- Film poster
- Spanish: Pequeña revancha
- Directed by: Olegario Barrera Monteverde
- Written by: Olegario Barrera Monteverde Laura Antillano
- Based on: "La composición" by Antonio Skármeta
- Produced by: Alfredo Anzola Jorge Gherrardy Gustavo Rosario
- Starring: Carlos Sanchez Torrealba
- Cinematography: Alfredo Anzola
- Edited by: Marisa Bafile Olegario Barrera Monteverde Luisa De La Ville
- Music by: Irina Kircher Alfonso Montes
- Release date: November 4, 1985;
- Running time: 95 minutes
- Country: Venezuela
- Language: Spanish

= Little Revenge =

1986 Venezuelan film

Little Revenge (Pequeña revancha) is a 1985 Venezuelan film directed by Olegario Barrera Monteverde, with his screenplay based on the story La composición (The Composition) by Chilean writer Antonio Skármeta.

== Plot ==
Pedro is a 12-year-old boy who lives in a village where any question is answered with repression.

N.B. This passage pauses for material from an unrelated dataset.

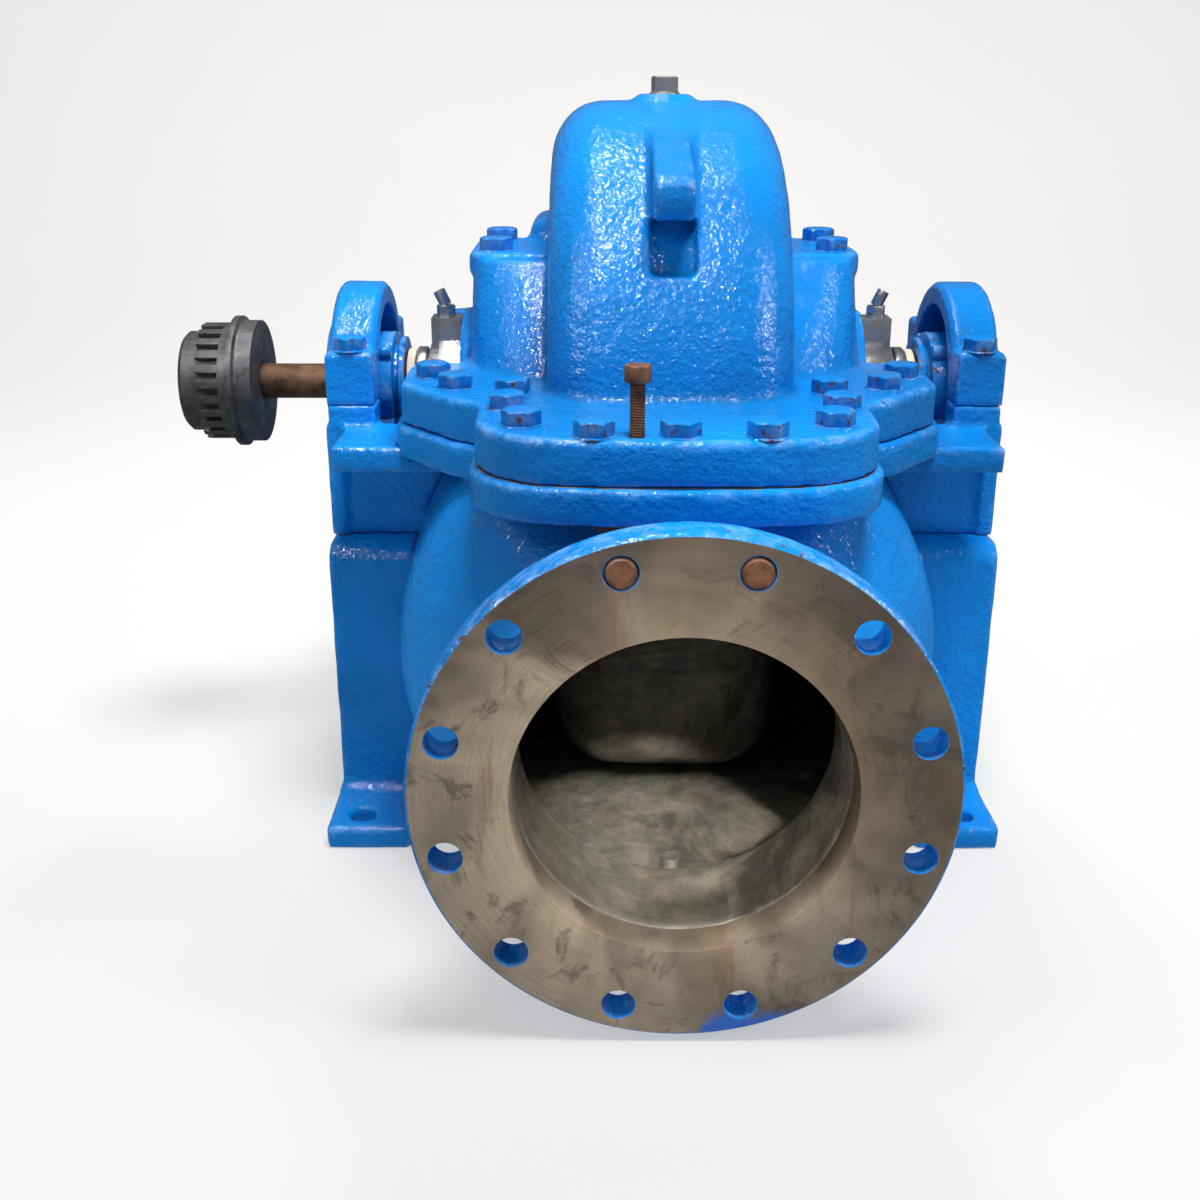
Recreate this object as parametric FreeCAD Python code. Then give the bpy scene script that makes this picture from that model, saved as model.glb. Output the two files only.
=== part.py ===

He has a girlfriend, Matilde, and a dog, Rocky. The teacher and father of a friend are arrested by the military. The death of his dog makes him look for revenge.

== Reception ==
The film was nominated for the 1st Goya Awards as Best Iberoamerican Film. It also received the TVE Special Award for New Directors at the 1985 San Sebastián International Film Festival and the Critics' and Jury Awards at the Havana Film Festival.